When no funds were credited to my account at the end of the week, I decided to check with the ministry of Finance and, to my surprise, was told that Public Service had not yet submitted the list of pensioners for payment.
As in war, the truth is the first casualty in what appears to be politics of the bureaucracy in which the Ministry of Public Service is blaming the ministry of Finance and vice versa, with pensioners caught between a rock and a hard place! Under normal circumstances, pension for the current month was due and payable by February 15, but as matters stand, that is now a tall order.
Pension is, by definition, a terminal or retirement benefit awarded to a retired public officer as social security at the end of his or her service. The circumstances, conditions and procedures under which a public officer qualifies for and is thus paid pension are contained in the Constitution of Uganda, the Pensions Act, Pensions regulations and government Standing Orders.
According to article 254 of the 1995 Constitution of the Republic of Uganda, “A public officer shall, on retirement, receive such pension as is commensurate with his or her rank, salary and length of service”.
“The pension payable to any person shall be exempt from tax and shall be subject to periodic review to take account of changes in the value of money.”
“The payment of pension shall be prompt and regular and easily accessible to pensioners.”
Since 2008, when I started to get monthly pension, one lesson I soon learnt was that payment of pension by the government of Uganda is neither prompt, nor regular! Payment of pension is, in fact, erratic and the reason is self-evident.
A bunch of despicable, greedy and shameless characters at the Ministry of Public Service routinely stole and feasted on the pension fund for many years! These notorious thieves together with some of their junior officers have at long last been interdicted and are awaiting trial at the Anti-Corruption Court; they have been charged with stealing more than Shs200 billion, possibly more, over a decade or more.
What these callous officers did is mind-boggling and pensioners hope and pray that these enemies of the wananchi of Uganda will be prosecuted to the fullest extent of the law and face the maximum jail sentence; in addition, they should be compelled to refund every shilling they stole from the pension fund.

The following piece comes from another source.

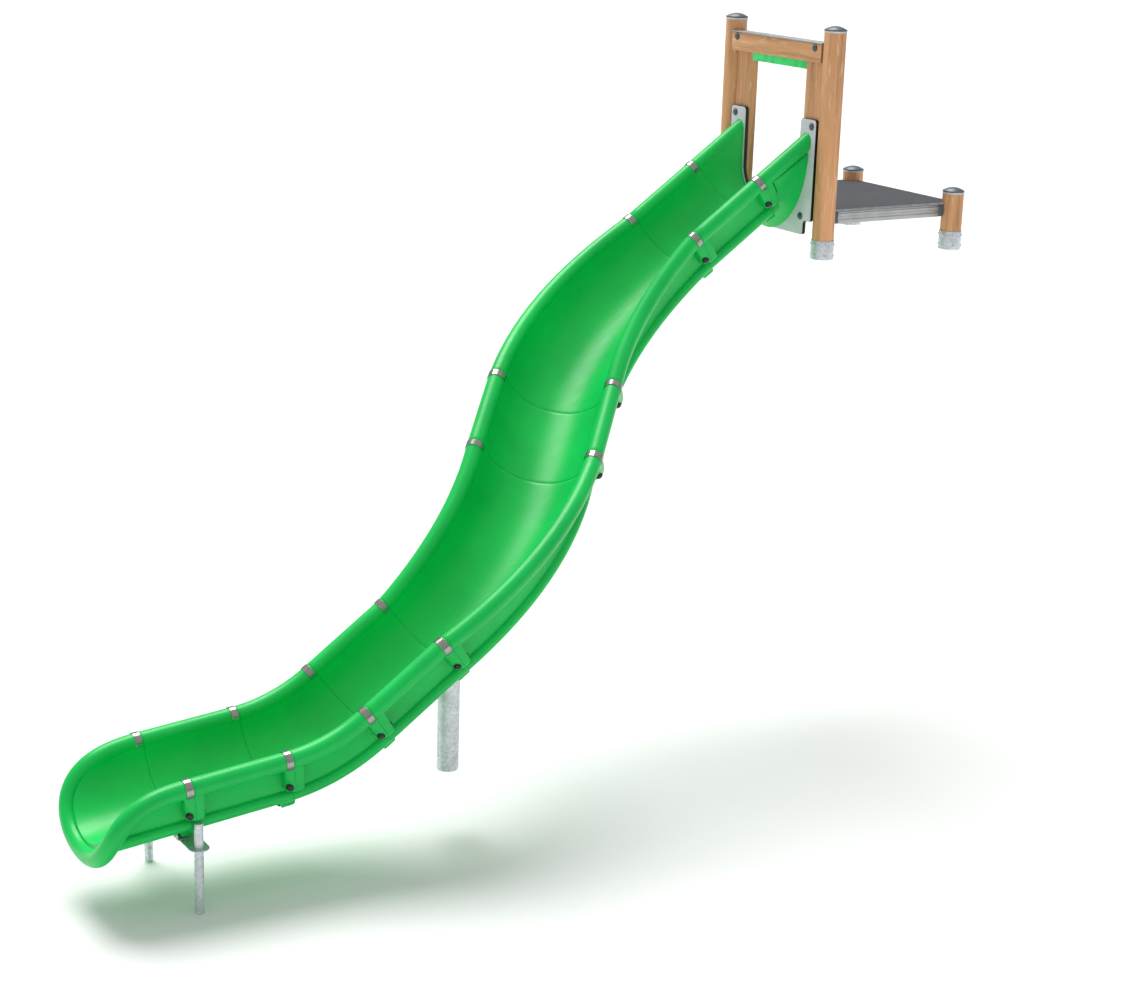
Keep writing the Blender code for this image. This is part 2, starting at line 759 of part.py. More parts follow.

In the wacky world of contemporary Uganda in which anything goes and too many things are upside down, it is easier for a private businessman like Hassan Basajjabalaba (who was recently given a dubious compensation of Shs142 billion by government) to get paid by the Treasury, for nothing, than bona fide pensioners who have served the government and people of Uganda diligently, honestly and loyally for 20, 30 or more years! Most pensioners feel that the NRM regime does not appreciate the enormous and patriotic contribution each one of them has made towards the social, economic and political development of Uganda.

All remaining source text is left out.